Where your customers comes from
There is a very good reason why setting up a guitar teaching
business is so easy, even for those with little previous business
experience:
Your Market has already been created for you!
According to 2005 figures relating to physical music sales
(CDs sold in shops etc..) the recorded music industry is worth
somewhere in the region of $12,378,700,000 annually. That’s
a massive industry!
You can be sure that a fair old percentage of that money
is recycled in marketing budgets to make sure the flow of
cash is sustained or increased. (These days you can be equally
sure that a large part of ot is recycled in lawyers fees to
stop the free download sites, but that’s another story).
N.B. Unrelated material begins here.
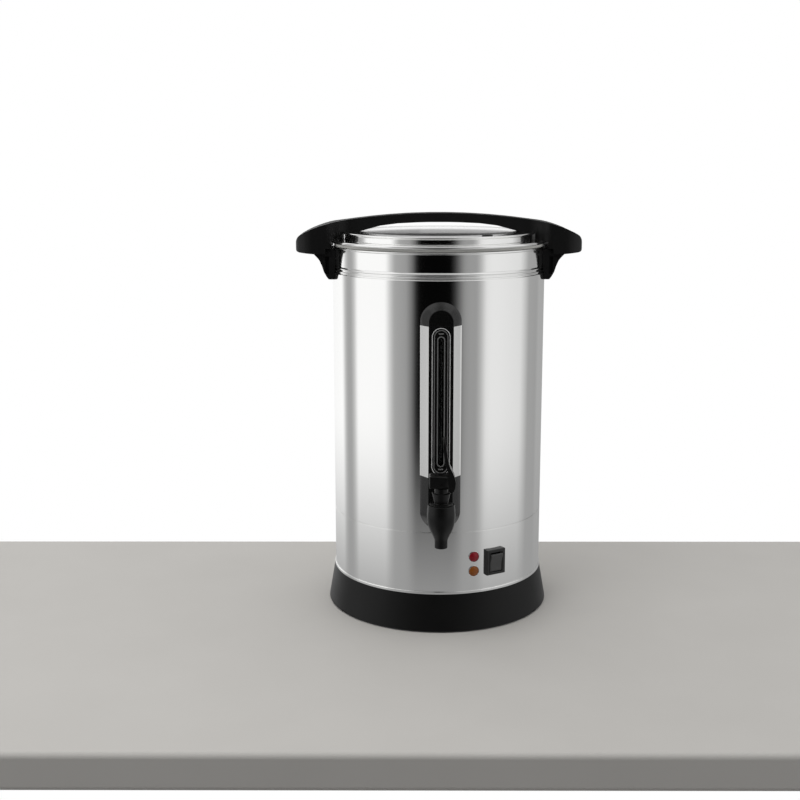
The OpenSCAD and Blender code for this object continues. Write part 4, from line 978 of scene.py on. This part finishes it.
rocker_half = 8.2
rocker_lean = math.radians(8)
axle_y = 0.006
axle_r = 1.5
axle_half = 10.2
rocker_side = [(1, -11.2), (-1.2, -10.5), (-0.5, -5), (0.3, 0), (-0.5, 5), (-1.2, 10.5), (1, 11.2),
               (8, 3.6), (8, -3.6)]
rocker = slab("switch_rocker_moulding", [(-rocker_half, y, z) for y, z in rocker_side],
              (2 * rocker_half, 0, 0))
soften(rocker, 0.0005, 3, 40)
axle = turned("axle", [(0, -axle_half), (axle_r, -axle_half), (axle_r, axle_half), (0, axle_half)], 32)
move_in(rocker, Matrix.Translation((0, axle_y, 0)) @ Matrix.Rotation(rocker_lean, 4, "X")
        @ Matrix.Translation((0, -axle_y, 0)))
move_in(axle, Matrix.Translation((0, axle_y, 0)) @ Matrix.Rotation(math.pi / 2, 4, "Y"))
carve(rocker, axle, "UNION")
move_in(rocker, switch_place)
soften(rocker, 0, smooth=35)
grey_rocker = moulded("grey_rocker", (0.055, 0.055, 0.055), 0.4, 0.08, 0.5)
fit(rocker, "rocker", "grey_plastic", grey_rocker, "switch_rocker")

# ---- inner parts ----
# Everything that the photograph doesn't show keeps its CAD solid and gets the finish of the
# real part: bare steel, cast aluminium, brass, rubber, silicone or sleeved wire.
cast_aluminium = steel("cast_aluminium", (0.55, 0.55, 0.56), 0.5, grain=0.2)
bare_brass = steel("bare_brass", (0.72, 0.52, 0.22), 0.35, grain=0.15)
dark_heater = steel("dark_heater", (0.16, 0.15, 0.14), 0.45, grain=0.2)
wire_sleeve = moulded("wire_sleeve", (0.30, 0.02, 0.015), 0.5, 0.2)
inlet_plastic = moulded("inlet_plastic", (0.014, 0.014, 0.014), 0.4, 0.1)
for names, material in (
        (("base_plate", "base_screws", "tank_studs", "stud_nuts", "bracket_screws", "fitting_nuts",
          "tap_nut", "tap_spring", "tap_stem", "inlet_screws", "handle_screws", "brew_foot", "brew_tube",
          "brew_valve", "coffee_basket", "basket_lid"), brushed_steel),
        (("rubber_feet",), rubber),
        (("heater_plate",), cast_aluminium),
        (("heater_tube",), dark_heater),
        (("boil_thermostat", "warm_thermostat", "thermal_cutout", "inlet_pins"), bare_brass),
        (("tap_washers", "tap_seat_cup"), silicone),
        (("lever_pin",), black_tap),
        (("gauge_fittings", "power_inlet"), inlet_plastic),
        (("wiring",), wire_sleeve)):
    for name in names:
        nodes[name].data.materials.clear()
        nodes[name].data.materials.append(material)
In short, several billion dollars, pounds, euro and yen are
spent each year on promoting the consumption of popular music.
The point is that this marketing has a by-product. As well
as stimulating interest in listening to music, it also sparks
off a desire to learn to play music in many people.
Now a secondary industry has grown on the back of the first.
I found a figure that suggests that in the year 2000, guitar
sales in the USA alone totalled: $923,552,000! So we can be
pretty sure that the guitar sales industry worldwide is worth
well over $1 billion.
Again, much of this money will be ploughed back into making
sure that, globally, interest in playing the guitar goes on
increasing.
Now, some people who buy guitars, figure out how to play
them all by themselves, but the truth is that most quickly
realise that it’s not quite as easy as it looks! This
sparks off a tertiary industry: Guitar Teaching!
The intriguing thing is, that whilst mainstream business
has caught on to the primary music industry and the secondary
musical instrument industry – they seem to have stopped
short, by and large, of attempting to supply the demand of
this (still massive) tertiary industry – the supply
of instruction in how to play the instruments!
This is where we come in!
In marketing terms we are like well-fed dogs feeding off
sumptuous crumbs that fall from a massive banqueting table.
All you have to do is gobble up the crumbs!
Who knows what you do?
Because of the power behind your marketing (as outlined above),
people wanting to play guitar are quite literally everywhere
around you. You pass hundreds of them in the street when you
walk through town. You talk to them when you are out shopping.
You play football, tennis, baseball or perhaps cards and with them. You
swim past them, jog past them; queue up next to them in the
bank. You meet them at family reunions, at church, at the
club, at the pub.
There are only two problems to overcome:
1. You don’t always know how to spot them.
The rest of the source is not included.